**Data segment:**
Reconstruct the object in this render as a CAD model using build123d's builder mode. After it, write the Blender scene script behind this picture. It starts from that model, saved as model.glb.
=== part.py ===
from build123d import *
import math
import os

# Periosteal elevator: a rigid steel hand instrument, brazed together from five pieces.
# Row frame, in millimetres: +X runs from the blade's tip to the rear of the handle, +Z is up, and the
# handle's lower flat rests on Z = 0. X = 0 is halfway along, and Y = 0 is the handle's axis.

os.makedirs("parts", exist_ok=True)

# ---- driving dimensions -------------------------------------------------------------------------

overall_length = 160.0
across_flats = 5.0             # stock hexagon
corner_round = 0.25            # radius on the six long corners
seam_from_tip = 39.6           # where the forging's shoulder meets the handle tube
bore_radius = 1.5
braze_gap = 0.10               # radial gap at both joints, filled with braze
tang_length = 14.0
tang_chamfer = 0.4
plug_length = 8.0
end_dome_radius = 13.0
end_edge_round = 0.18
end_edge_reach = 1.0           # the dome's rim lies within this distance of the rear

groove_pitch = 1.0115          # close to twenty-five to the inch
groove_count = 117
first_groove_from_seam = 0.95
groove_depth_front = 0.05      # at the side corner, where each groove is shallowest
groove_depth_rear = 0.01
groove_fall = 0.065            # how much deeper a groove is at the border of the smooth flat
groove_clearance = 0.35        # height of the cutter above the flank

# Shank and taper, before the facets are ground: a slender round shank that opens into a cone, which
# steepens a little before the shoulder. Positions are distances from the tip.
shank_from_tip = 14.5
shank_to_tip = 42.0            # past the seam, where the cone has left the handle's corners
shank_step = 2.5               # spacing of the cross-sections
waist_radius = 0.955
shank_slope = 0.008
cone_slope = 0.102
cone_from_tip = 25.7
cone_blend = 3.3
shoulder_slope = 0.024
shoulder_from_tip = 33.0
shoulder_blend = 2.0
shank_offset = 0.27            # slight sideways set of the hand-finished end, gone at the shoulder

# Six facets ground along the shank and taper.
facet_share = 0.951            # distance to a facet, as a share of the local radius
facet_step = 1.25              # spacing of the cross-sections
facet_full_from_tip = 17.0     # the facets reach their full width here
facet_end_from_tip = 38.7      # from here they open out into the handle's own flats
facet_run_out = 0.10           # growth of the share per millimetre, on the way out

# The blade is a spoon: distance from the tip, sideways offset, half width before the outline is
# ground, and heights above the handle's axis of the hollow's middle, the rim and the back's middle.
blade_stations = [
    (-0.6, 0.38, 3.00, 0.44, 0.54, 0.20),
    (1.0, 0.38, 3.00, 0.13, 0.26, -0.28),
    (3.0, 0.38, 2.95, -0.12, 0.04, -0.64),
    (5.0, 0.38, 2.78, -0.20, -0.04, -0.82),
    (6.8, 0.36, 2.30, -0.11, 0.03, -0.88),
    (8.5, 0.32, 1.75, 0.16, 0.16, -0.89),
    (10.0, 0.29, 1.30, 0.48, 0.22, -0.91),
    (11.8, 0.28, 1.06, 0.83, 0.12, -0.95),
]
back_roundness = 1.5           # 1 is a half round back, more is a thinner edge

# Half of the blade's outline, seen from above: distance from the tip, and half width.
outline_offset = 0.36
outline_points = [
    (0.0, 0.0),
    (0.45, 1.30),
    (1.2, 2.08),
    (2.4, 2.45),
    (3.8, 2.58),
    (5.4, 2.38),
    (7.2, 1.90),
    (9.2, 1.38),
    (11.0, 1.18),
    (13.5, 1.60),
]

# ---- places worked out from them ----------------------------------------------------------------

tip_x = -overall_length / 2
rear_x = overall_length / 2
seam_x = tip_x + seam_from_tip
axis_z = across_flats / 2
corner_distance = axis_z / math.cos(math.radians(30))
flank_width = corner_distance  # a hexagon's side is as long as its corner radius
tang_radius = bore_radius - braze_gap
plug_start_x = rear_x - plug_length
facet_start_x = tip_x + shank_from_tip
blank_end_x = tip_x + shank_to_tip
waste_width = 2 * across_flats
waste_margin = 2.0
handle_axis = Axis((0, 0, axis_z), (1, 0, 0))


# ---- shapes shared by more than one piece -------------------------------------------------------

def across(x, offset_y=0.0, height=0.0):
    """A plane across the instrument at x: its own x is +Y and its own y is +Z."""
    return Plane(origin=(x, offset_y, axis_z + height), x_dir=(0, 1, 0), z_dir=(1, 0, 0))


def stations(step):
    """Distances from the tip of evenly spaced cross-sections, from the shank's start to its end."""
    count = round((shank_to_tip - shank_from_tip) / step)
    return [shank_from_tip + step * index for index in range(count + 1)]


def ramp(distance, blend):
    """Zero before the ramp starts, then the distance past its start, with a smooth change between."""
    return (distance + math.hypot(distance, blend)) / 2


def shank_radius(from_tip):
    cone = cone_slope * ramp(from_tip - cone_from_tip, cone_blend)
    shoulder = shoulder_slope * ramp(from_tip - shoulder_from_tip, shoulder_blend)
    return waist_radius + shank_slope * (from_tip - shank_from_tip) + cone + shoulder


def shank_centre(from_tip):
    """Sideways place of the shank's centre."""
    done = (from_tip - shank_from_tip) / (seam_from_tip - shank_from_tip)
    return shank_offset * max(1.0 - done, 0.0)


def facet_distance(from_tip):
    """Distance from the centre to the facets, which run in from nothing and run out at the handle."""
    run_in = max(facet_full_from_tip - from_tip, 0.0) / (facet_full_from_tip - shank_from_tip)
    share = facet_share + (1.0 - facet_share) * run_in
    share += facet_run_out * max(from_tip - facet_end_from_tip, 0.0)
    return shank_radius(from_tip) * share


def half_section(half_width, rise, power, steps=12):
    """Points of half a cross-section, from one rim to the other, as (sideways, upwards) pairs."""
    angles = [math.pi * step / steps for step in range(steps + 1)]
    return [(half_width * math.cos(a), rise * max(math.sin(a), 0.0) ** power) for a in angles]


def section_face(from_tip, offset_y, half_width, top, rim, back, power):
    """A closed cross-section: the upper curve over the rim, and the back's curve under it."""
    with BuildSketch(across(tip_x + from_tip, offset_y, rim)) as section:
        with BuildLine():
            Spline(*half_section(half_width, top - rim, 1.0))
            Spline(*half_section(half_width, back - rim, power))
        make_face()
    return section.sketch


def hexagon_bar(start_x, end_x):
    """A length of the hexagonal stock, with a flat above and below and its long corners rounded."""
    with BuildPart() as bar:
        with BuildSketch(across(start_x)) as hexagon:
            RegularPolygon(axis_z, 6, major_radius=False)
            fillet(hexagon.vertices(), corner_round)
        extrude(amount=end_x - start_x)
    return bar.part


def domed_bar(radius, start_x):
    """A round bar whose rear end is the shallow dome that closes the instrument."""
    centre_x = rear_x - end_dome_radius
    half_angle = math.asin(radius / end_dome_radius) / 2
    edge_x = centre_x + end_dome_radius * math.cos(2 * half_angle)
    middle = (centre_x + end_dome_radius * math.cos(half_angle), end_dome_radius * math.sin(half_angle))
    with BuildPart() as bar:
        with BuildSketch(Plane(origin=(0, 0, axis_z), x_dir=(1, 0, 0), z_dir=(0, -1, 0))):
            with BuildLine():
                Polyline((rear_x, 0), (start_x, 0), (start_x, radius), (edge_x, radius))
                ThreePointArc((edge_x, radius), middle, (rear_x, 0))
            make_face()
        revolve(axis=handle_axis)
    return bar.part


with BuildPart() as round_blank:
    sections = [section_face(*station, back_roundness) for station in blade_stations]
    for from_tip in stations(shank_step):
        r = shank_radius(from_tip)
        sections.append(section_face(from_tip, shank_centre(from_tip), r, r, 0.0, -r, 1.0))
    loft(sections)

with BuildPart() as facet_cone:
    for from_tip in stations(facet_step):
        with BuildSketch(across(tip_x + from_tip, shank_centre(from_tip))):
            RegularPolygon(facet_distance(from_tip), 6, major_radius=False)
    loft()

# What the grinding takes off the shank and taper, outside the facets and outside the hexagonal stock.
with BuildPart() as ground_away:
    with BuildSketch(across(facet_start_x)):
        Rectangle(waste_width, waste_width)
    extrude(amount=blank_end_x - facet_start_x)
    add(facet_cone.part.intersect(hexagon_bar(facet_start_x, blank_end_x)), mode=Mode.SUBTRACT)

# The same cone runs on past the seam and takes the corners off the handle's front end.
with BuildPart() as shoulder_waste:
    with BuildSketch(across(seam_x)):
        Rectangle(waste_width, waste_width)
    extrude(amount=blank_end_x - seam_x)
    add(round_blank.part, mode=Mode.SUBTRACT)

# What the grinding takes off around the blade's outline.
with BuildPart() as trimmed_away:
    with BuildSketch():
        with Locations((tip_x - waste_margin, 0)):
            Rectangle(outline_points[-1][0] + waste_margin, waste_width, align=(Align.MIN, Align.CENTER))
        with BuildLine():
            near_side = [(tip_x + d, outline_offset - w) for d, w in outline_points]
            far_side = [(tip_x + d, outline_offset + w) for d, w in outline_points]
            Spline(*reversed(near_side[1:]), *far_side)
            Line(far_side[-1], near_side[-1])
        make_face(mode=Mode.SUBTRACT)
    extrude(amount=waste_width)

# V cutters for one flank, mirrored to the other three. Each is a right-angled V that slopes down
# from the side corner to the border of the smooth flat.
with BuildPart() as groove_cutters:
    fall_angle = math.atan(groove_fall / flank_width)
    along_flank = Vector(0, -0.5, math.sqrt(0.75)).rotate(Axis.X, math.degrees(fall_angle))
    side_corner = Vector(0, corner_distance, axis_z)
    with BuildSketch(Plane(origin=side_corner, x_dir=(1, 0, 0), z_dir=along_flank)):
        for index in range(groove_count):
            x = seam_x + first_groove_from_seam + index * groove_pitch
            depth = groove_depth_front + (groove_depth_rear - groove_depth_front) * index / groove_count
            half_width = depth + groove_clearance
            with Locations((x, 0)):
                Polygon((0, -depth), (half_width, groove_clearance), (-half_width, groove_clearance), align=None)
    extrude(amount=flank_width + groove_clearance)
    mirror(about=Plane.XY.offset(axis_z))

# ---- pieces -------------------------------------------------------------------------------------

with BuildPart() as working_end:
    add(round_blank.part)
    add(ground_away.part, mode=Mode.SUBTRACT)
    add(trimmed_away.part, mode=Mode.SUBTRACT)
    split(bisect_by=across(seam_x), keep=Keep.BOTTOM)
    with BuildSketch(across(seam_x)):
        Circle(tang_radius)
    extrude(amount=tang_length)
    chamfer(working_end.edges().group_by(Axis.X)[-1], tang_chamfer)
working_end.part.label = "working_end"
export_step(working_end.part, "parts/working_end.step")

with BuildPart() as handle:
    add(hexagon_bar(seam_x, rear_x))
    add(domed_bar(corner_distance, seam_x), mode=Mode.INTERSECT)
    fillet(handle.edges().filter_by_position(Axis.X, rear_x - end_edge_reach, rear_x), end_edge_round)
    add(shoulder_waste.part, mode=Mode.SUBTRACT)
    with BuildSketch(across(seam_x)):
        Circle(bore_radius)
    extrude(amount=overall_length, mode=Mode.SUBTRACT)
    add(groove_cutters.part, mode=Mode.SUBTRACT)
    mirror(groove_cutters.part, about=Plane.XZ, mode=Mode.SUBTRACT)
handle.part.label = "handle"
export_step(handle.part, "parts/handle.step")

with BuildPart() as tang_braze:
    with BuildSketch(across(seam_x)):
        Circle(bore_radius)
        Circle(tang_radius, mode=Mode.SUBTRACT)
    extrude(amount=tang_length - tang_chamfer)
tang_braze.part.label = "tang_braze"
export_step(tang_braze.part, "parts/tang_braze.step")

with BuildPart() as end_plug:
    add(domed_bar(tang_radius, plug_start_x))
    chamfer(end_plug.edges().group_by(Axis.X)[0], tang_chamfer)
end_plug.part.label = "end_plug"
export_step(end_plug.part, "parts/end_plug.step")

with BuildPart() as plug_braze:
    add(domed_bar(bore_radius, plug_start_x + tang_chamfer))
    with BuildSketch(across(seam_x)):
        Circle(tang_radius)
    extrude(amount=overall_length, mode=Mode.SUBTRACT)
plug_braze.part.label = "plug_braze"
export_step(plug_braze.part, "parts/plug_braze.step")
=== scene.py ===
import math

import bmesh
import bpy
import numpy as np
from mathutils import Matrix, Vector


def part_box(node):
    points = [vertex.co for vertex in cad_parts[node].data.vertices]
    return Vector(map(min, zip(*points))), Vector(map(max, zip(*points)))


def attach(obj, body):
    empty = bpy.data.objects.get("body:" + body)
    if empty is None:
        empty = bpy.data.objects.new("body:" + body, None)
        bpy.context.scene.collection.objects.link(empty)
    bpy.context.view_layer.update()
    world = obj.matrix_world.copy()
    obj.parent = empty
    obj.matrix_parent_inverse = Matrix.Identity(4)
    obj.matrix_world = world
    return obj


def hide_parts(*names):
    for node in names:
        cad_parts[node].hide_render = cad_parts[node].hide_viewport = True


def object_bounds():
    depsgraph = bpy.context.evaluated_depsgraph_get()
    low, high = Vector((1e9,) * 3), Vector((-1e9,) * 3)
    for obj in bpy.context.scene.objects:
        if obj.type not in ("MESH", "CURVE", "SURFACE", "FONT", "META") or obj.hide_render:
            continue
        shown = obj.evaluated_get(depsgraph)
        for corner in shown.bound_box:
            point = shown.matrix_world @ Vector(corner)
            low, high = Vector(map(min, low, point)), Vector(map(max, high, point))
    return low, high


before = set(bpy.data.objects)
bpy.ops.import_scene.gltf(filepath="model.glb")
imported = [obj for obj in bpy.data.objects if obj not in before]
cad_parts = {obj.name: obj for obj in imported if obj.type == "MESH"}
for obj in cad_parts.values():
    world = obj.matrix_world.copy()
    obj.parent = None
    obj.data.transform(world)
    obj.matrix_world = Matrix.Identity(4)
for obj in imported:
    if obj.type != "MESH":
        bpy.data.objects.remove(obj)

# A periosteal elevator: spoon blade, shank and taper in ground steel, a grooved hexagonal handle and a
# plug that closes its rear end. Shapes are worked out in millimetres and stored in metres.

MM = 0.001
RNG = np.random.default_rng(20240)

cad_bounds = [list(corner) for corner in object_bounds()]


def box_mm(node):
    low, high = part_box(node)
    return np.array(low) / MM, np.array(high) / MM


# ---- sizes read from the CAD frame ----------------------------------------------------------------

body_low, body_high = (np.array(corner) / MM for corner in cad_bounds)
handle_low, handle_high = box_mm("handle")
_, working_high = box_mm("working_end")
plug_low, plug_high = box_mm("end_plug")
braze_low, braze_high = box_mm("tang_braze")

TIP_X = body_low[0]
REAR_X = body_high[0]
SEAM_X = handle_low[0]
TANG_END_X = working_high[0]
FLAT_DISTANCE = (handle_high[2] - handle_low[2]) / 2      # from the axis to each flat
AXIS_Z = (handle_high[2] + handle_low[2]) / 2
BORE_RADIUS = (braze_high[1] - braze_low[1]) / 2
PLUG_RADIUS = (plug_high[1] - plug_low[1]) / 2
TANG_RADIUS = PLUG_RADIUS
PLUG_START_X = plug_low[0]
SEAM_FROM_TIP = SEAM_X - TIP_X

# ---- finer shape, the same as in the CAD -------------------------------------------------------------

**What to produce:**
In the listing above, locate the line containing "Circle(tang_radius, mode=Mode.SUBTRACT)" and the line containing "Vector(map(max, high, point))". Extract those two lines and every line between them, exactly as written, and only those.

**Response to this task:**
        Circle(tang_radius, mode=Mode.SUBTRACT)
    extrude(amount=tang_length - tang_chamfer)
tang_braze.part.label = "tang_braze"
export_step(tang_braze.part, "parts/tang_braze.step")

with BuildPart() as end_plug:
    add(domed_bar(tang_radius, plug_start_x))
    chamfer(end_plug.edges().group_by(Axis.X)[0], tang_chamfer)
end_plug.part.label = "end_plug"
export_step(end_plug.part, "parts/end_plug.step")

with BuildPart() as plug_braze:
    add(domed_bar(bore_radius, plug_start_x + tang_chamfer))
    with BuildSketch(across(seam_x)):
        Circle(tang_radius)
    extrude(amount=overall_length, mode=Mode.SUBTRACT)
plug_braze.part.label = "plug_braze"
export_step(plug_braze.part, "parts/plug_braze.step")
=== scene.py ===
import math

import bmesh
import bpy
import numpy as np
from mathutils import Matrix, Vector


def part_box(node):
    points = [vertex.co for vertex in cad_parts[node].data.vertices]
    return Vector(map(min, zip(*points))), Vector(map(max, zip(*points)))


def attach(obj, body):
    empty = bpy.data.objects.get("body:" + body)
    if empty is None:
        empty = bpy.data.objects.new("body:" + body, None)
        bpy.context.scene.collection.objects.link(empty)
    bpy.context.view_layer.update()
    world = obj.matrix_world.copy()
    obj.parent = empty
    obj.matrix_parent_inverse = Matrix.Identity(4)
    obj.matrix_world = world
    return obj


def hide_parts(*names):
    for node in names:
        cad_parts[node].hide_render = cad_parts[node].hide_viewport = True


def object_bounds():
    depsgraph = bpy.context.evaluated_depsgraph_get()
    low, high = Vector((1e9,) * 3), Vector((-1e9,) * 3)
    for obj in bpy.context.scene.objects:
        if obj.type not in ("MESH", "CURVE", "SURFACE", "FONT", "META") or obj.hide_render:
            continue
        shown = obj.evaluated_get(depsgraph)
        for corner in shown.bound_box:
            point = shown.matrix_world @ Vector(corner)
            low, high = Vector(map(min, low, point)), Vector(map(max, high, point))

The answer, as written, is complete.